What are the objectives of inflation management?
- Price Stability: Maintain a predictable and moderate rate of inflation to avoid excessive price fluctuations, which is crucial for household budgeting and business planning.
- Safeguarding Purchasing Power: Prevent erosion of real income for salaried employees, pensioners, and low-income groups, as unchecked inflation disproportionately impacts the poor and vulnerable. Ensure essential goods, especially food and fuel, remain affordable, given their large share in Indian household expenditure.
- Supporting Sustainable Economic Growth: Balance inflation control with the need for investment and job creation; extremely tight policies can stifle growth, while loose policies can trigger runaway inflation.

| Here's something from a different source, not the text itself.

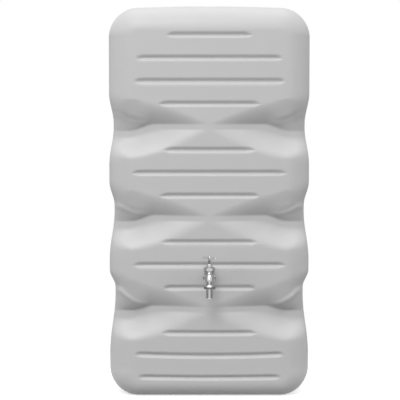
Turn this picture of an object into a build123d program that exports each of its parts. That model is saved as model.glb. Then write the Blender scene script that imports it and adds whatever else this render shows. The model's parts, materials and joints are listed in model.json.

- Ensuring Financial Stability: Stabilize domestic currency and control interest rates to limit risks such as asset bubbles and harmful volatility in financial markets.
- Policy Coordination: Coordinate monetary, fiscal, and trade policies to address structural supply shocks and volatile commodity and food prices, which are frequently significant factors in India.
What are the challenges in inflation management?
- Neglect of economic reality- In India, food accounts for nearly 50% of Indian household expenditure. It is crucial to most people’s cost of living. Ignoring food prices in inflation targeting would lead to neglect of a major economic concern for a large portion of the population.
- Transitory Fluctuations of food prices is a misconception in India- Contrary to claims that food price fluctuations are temporary, food inflation in India has been persistent for over a decade. This indicates a structural problem, and removal of food inflation from inflation targeting will not solve the problem.
- Interdependence of Food and Core Inflation- Food prices influence wages, which in turn impact core inflation. Hence, it would be difficult to control core inflation independently of food prices.
- Misguided Policy- Exclusion of food prices from the inflation target could leave India vulnerable to rising food costs. This would undermine the standard of living for a large segment of the population.
- Ineffectiveness of Interest Rate Adjustments- Raising interest rates have not led to curbing of core inflation but has instead exacerbated it by increasing the costs for firms. This has led to higher prices of the products and higher inflation in the economy.
- Monetary Policy singular focus on demand side: RBI’s monetary policy targets only demand side constraints. It faces the problem of tackling supply shocks originating from food and oil.
- Flawed Model of Inflation targeting: Monetary Policy model used for Inflation management in India is not statistically validated for Indian data. The current model of Inflation targeting is based on the assumption that inflation means overheating the economy- that is increased output greater than natural level output. However, In India it is impossible to observe the actual level of output in an economy. Hence, setting policy rates based on the assumption that the economy has overheated is unscientific.
- Failure in addressing supply shocks- Adoption of a myopic vision in inflation management by focussing on export ban of agricultural products (like wheat, rice, onions), leads to increased inflation. Export bans induce fear and panic in the domestic market, leading to rise in stock holdings, which ultimately result in price rise.
- Exclusive Focus on Inflation slows down growth- RBI’s current mandate of inflation management is too singularly focused on controlling inflation. Inflation management has negatively impacted GDP growth. High policy rates (repo) maintained to control inflation affected the cost of domestic capital. It led to a decline in investment rate, thereby resulting in less GDP. For ex- Since 2016 (after inflation rate targeting was institutionalised), there has been a steady increase in repo rates, and a steady decline in GDP growth.
- Ignoring the Global Nature of inflation- Inflation is global in nature, as the price level of a good is determined by millions of producers across the world. Hence, solely targeting inflation management is not good for the health of the economy, as certain prices of goods are beyond our control.
What should be the way forward?
- Increasing agricultural production- We must focus on improving agricultural productivity and controlling food prices through supply-side measures to address inflation in India.
- Release Excess Buffer Stocks- The government holds more than 40 million tonnes of rice, much above the buffer stock norms of 13.5 MT. This excess stock should be unloaded by the Food Corporation of India in the open market at reasonable prices. This will cool down food inflation.
- Enhancement of Processing Capacity: About 10-15% of perishable items like tomatoes and onions should be processed. The availability of alternatives like tomato paste and onion powder will help to stabilize prices.
- Adjustment of Import Duties- Import duties on items like wheat should be reduced, as cheaper imports can help control domestic prices.
- Updation of the CPI Basket Weights- The weight of food and beverages in the CPI basket should be adjusted to reflect current realities as the weights are based on the 2011 consumption survey.
- Greater Tolerance of Higher levels of Inflation: Since inflation is a global issue, there must be greater tolerance for higher levels of inflation either by adjusting the acceptable range of inflation upwards, or by extending the period over which the MPC has to meet its inflation target.
Conclusion:
Inflation management is a very important policy tool which should not only be limited to price control but shall be central to social well-being, macroeconomic stability, and achieving India’s long-term development targets.